[BEGIN]

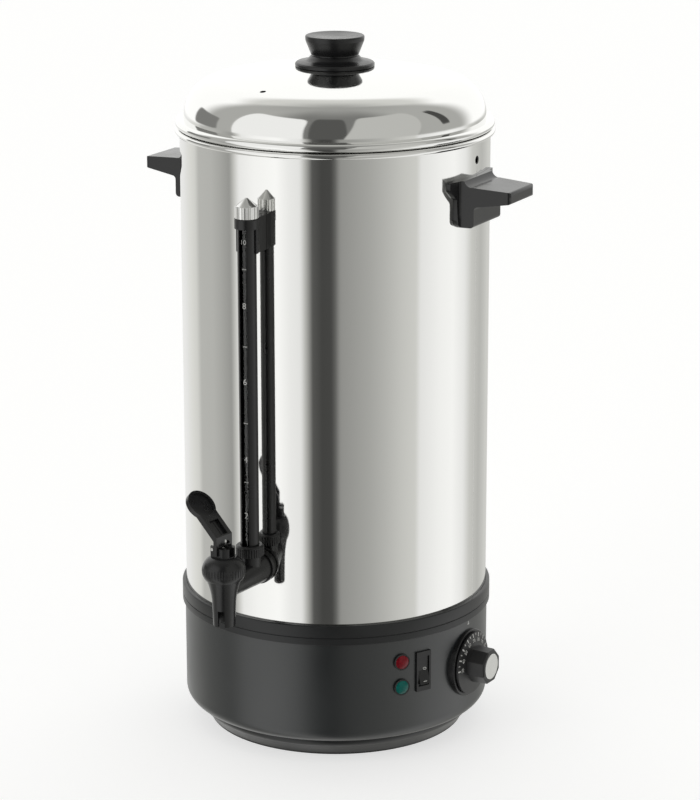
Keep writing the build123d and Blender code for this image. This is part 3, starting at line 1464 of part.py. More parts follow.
rocker_end = rocker_length / 2
rocker_side = side_plane(switch_azimuth, switch_height)
rocker_plane = Plane(
    origin=rocker_side.origin + rocker_side.x_dir * rocker_pivot,
    x_dir=rocker_side.x_dir + rocker_side.y_dir * tan(radians(rocker_tilt)),
    z_dir=rocker_side.z_dir,
)
with BuildPart() as switch_rocker:
    # At rest the upper end is pressed in.
    with BuildSketch(rocker_plane):
        with BuildLine():
            Polyline(
                (rocker_depth + rocker_end_rise, rocker_end),
                (rocker_depth - rocker_valley, 0),
                (rocker_depth + rocker_end_rise, -rocker_end),
                (-rocker_pin_radius, -rocker_end + rocker_end_lean),
                (-rocker_keel, 0),
                (-rocker_pin_radius, rocker_end - rocker_end_lean),
                close=True,
            )
        make_face()
    extrude(amount=rocker_width / 2, both=True)
    with BuildSketch(side_plane(switch_azimuth, switch_height)):
        with Locations((rocker_pivot, 0)):
            Circle(rocker_pin_radius)
    extrude(amount=rocker_slot_width / 2 + rocker_pin_length, both=True)

# ---- Lamps: neon bodies, bezels and domed lenses ----
lamp_planes = [
    wall_plane(lamp_azimuth, drum_radius, height) for height in (red_lamp_height, green_lamp_height)
]
lens_seat = lamp_bezel_proud / 2
lamp_dome_radius = (lamp_lens_radius**2 + lamp_lens_dome**2) / (2 * lamp_lens_dome)
with BuildPart() as lamp_bezels:
    with Locations(*lamp_planes):
        Cylinder(lamp_bezel_radius, lamp_bezel_proud * 2)
    with Locations((0, 0, red_lamp_height)):
        Cylinder(drum_radius + running_gap, dial_bezel_radius * 8, mode=Mode.SUBTRACT)
    with Locations(*lamp_planes):
        Cylinder(lamp_lens_radius + running_gap, lamp_bezel_proud * 6, mode=Mode.SUBTRACT)

with BuildPart() as lamp_bodies:
    with Locations(*lamp_planes):
        Cylinder(lamp_body_radius, lamp_body_depth + lens_seat, align=BEHIND)
    lamp_body_planes = [
        wall_plane(lamp_azimuth, drum_radius - lamp_body_depth, height)
        for height in (red_lamp_height, green_lamp_height)
    ]
    with Locations(*lamp_body_planes):
        with GridLocations(lamp_body_radius, 0, 2, 1):
            Cylinder(lamp_tail_radius, lamp_tail_length * 2)


def lamp_lens(height):
    """Lens of one lamp: a short plug with a shallow dome, seated on the body."""
    back = drum_radius + seat_gap
    edge = drum_radius + lamp_bezel_proud
    with BuildPart() as lens:
        with BuildSketch(side_plane(lamp_azimuth, height)):
            with BuildLine():
                Polyline((back, 0), (back, lamp_lens_radius), (edge, lamp_lens_radius))
                RadiusArc((edge, lamp_lens_radius), (edge + lamp_lens_dome, 0), lamp_dome_radius)
                Line((edge + lamp_lens_dome, 0), (back, 0))
            make_face()
        revolve(axis=Axis((0, 0, height), outward(lamp_azimuth)))
    return lens


red_lamp_lens = lamp_lens(red_lamp_height)
green_lamp_lens = lamp_lens(green_lamp_height)

# ---- Cord gland and its lock nut at the back ----
with BuildPart() as cord_gland:
    with BuildSketch(wall_plane(180, drum_radius - gland_body_depth, gland_height)):
        Circle(gland_radius)
    extrude(amount=gland_body_depth + gland_flange_thickness)
    with BuildSketch(wall_plane(180, drum_radius + running_gap, gland_height)):
        Circle(gland_flange_radius)
    extrude(amount=gland_flange_thickness)
    with BuildSketch(wall_plane(180, drum_radius + gland_flange_thickness, gland_height)):
        Circle(gland_nose_radius)
    extrude(amount=gland_nose_length, taper=gland_nose_taper)
    with BuildSketch(wall_plane(180, drum_radius - gland_body_depth, gland_height)):
        Circle(gland_bore_radius)
    extrude(amount=gland_body_depth * 4, mode=Mode.SUBTRACT)

gland_nut_corner = gland_nut_flats / sqrt(3)
gland_nut_face = sqrt((drum_radius - drum_wall) ** 2 - gland_nut_corner**2) - running_gap
with BuildPart() as gland_nut:
    with BuildSketch(wall_plane(180, gland_nut_face, gland_height)):
        RegularPolygon(gland_nut_corner, 6)
        Circle(gland_radius + running_gap, mode=Mode.SUBTRACT)
    extrude(amount=-gland_nut_thickness)

# ---- Terminal block and earth screw on the bottom plate ----
pole_pitch = terminal_width / terminal_poles
with BuildPart() as terminal_block:
    with BuildSketch(Plane.XY.offset(plate_top)):
        with Locations((0, terminal_reach)):
            Rectangle(terminal_width, terminal_depth)
    extrude(amount=terminal_height)
    with BuildSketch(Plane.XZ.offset(-terminal_reach)):
        with Locations((0, plate_top + terminal_height / 2)):
            with GridLocations(pole_pitch, 0, terminal_poles, 1):
                Circle(terminal_bore_radius)
    extrude(amount=terminal_depth, both=True, mode=Mode.SUBTRACT)
    with BuildSketch(Plane.XY.offset(plate_top + terminal_height)):
        with Locations((0, terminal_reach)):
            with GridLocations(pole_pitch, terminal_depth / 2, terminal_poles, 2):
                Circle(terminal_well_radius)
    extrude(amount=-terminal_height / 3, mode=Mode.SUBTRACT)

with BuildPart() as earth_screw:
    with Locations((earth_screw_offset, terminal_reach, plate_top)):
        Cylinder(earth_screw_radius, earth_screw_length, align=FRONT)
        Cylinder(earth_washer_radius, earth_washer_thickness, align=FRONT)
    with BuildSketch(Plane.XY.offset(plate_top + earth_washer_thickness)):
        with Locations((earth_screw_offset, terminal_reach)):
            RegularPolygon(earth_nut_radius, 6)
    extrude(amount=earth_nut_height)

# ---- Labels and files ----
pieces = {
    "foot_ring": foot_ring,
    "base_drum": base_drum,
    "base_rim": base_rim,
    "bottom_plate": bottom_plate,
    "tie_rods": tie_rods,
    "tie_nuts": tie_nuts,
    "tank_shell": tank_shell,
    "tank_floor": tank_floor,
    "heater_plate": heater_plate,
    "heating_element": heating_element,
    "boil_dry_cutout": boil_dry_cutout,
    "lid_shell": lid_shell,
    "lid_knob": lid_knob,
    "knob_washer": knob_washer,
    "knob_screw": knob_screw,
    "handle_right": handle_right,
    "handle_left": handle_left,
    "handle_seals": handle_seals,
    "handle_screws": handle_screws,
    "tap_body": tap_body,
    "tap_seal_outer": tap_seal_outer,
    "tap_seal_inner": tap_seal_inner,
    "tap_nut": tap_nut,
    "tap_bonnet": tap_bonnet,
    "lever_pin": lever_pin,
    "tap_lever": tap_lever,
    "tap_stem": tap_stem,
    "seat_cup": seat_cup,
    "tap_spring": tap_spring,
    "gauge_nut": gauge_nut,
    "gauge_seal": gauge_seal,
    "gauge_tube": gauge_tube,
    "gauge_shield": gauge_shield,
    "gauge_bracket": gauge_bracket,
    "bracket_screw": bracket_screw,
    "gauge_cap": gauge_cap,
    "thermostat_body": thermostat_body,
    "thermostat_shaft": thermostat_shaft,
    "thermostat_bulb": thermostat_bulb,
    "dial_bezel": dial_bezel,
    "dial_knob": dial_knob,
    "dial_cap": dial_cap,
    "switch_housing": switch_housing,
    "switch_rocker": switch_rocker,
    "lamp_bezels": lamp_bezels,
    "lamp_bodies": lamp_bodies,
    "red_lamp_lens": red_lamp_lens,
    "green_lamp_lens": green_lamp_lens,
    "cord_gland": cord_gland,
    "gland_nut": gland_nut,
    "terminal_block": terminal_block,
    "earth_screw": earth_screw,
}
turned_with_lever = ("tap_bonnet", "lever_pin", "tap_lever")
for node_name, piece in pieces.items():
    shape = piece.part
    if node_name in turned_with_lever:
        shape = shape.rotate(spout_axis, lever_azimuth)
    shape.label = node_name
    export_step(shape, f"parts/{node_name}.step")
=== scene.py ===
import json
from math import cos, pi, radians, sin

import bmesh
import bpy
import numpy as np
from mathutils import Matrix


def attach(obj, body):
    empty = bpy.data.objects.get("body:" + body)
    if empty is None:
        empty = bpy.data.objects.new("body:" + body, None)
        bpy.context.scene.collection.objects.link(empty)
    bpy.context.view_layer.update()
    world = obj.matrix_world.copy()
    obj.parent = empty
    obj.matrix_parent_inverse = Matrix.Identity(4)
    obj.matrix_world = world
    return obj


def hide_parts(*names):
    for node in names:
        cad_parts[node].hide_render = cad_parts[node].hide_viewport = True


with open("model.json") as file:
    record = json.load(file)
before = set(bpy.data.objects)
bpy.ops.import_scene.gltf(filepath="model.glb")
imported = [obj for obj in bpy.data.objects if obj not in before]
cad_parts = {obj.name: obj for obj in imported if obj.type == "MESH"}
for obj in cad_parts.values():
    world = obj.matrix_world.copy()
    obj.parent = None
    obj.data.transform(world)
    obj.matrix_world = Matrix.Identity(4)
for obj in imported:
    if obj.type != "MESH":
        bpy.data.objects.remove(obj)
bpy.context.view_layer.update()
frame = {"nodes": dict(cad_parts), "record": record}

# ---- Camera ----
# A long lens a little above the lid, turned so that the tap is on the left and the
# controls are on the right.
bpy.context.scene.view_settings.view_transform = "Standard"
studio_turn = radians(28.5)
camera_place = (1.0176, -1.8742, 0.8319)
camera_pan = 0.005
camera_dip = 0.269
camera_roll = 0.001
camera = bpy.data.objects.new("camera", bpy.data.cameras.new("camera"))
camera.data.lens = 133.61
camera.matrix_world = (
    Matrix.Translation(camera_place)
    @ Matrix.Rotation(studio_turn - camera_pan, 4, "Z")
    @ Matrix.Rotation(pi / 2 - camera_dip, 4, "X")
    @ Matrix.Rotation(-camera_roll, 4, "Z")
)
bpy.context.scene.collection.objects.link(camera)
bpy.context.scene.camera = camera

# ---- Studio ----
# A white room with two tall soft windows in front of the urn, a dark gap between them and
# a warm grey ceiling. The polished sheet shows it as upright bands.
steel_return = 0.87
warm_grey = 0.955
warm_white = 0.985
near_white = 215


def light_level(shade):
    """Linear light that a polished sheet returns as this 0 to 255 shade.

    It is the screen's curve undone, divided by the share of light that the sheet returns.
    """
    part = shade / 255
    return (((part + 0.055) / 1.055) ** 2.4 if part > 0.04 else part / 12.92) / steel_return


def room_colour(shade):
    """Level of a shade as a slightly warm grey."""
    level = light_level(shade)
    return (level, level, level * (warm_grey if shade < near_white else warm_white), 1)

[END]

§ Short exercise
Please print exactly, and only, the lines from the line with "if node_name in" to the line with "bpy.data.objects.remove(obj)", both included.

§ Written answer
    if node_name in turned_with_lever:
        shape = shape.rotate(spout_axis, lever_azimuth)
    shape.label = node_name
    export_step(shape, f"parts/{node_name}.step")
=== scene.py ===
import json
from math import cos, pi, radians, sin

import bmesh
import bpy
import numpy as np
from mathutils import Matrix


def attach(obj, body):
    empty = bpy.data.objects.get("body:" + body)
    if empty is None:
        empty = bpy.data.objects.new("body:" + body, None)
        bpy.context.scene.collection.objects.link(empty)
    bpy.context.view_layer.update()
    world = obj.matrix_world.copy()
    obj.parent = empty
    obj.matrix_parent_inverse = Matrix.Identity(4)
    obj.matrix_world = world
    return obj


def hide_parts(*names):
    for node in names:
        cad_parts[node].hide_render = cad_parts[node].hide_viewport = True


with open("model.json") as file:
    record = json.load(file)
before = set(bpy.data.objects)
bpy.ops.import_scene.gltf(filepath="model.glb")
imported = [obj for obj in bpy.data.objects if obj not in before]
cad_parts = {obj.name: obj for obj in imported if obj.type == "MESH"}
for obj in cad_parts.values():
    world = obj.matrix_world.copy()
    obj.parent = None
    obj.data.transform(world)
    obj.matrix_world = Matrix.Identity(4)
for obj in imported:
    if obj.type != "MESH":
        bpy.data.objects.remove(obj)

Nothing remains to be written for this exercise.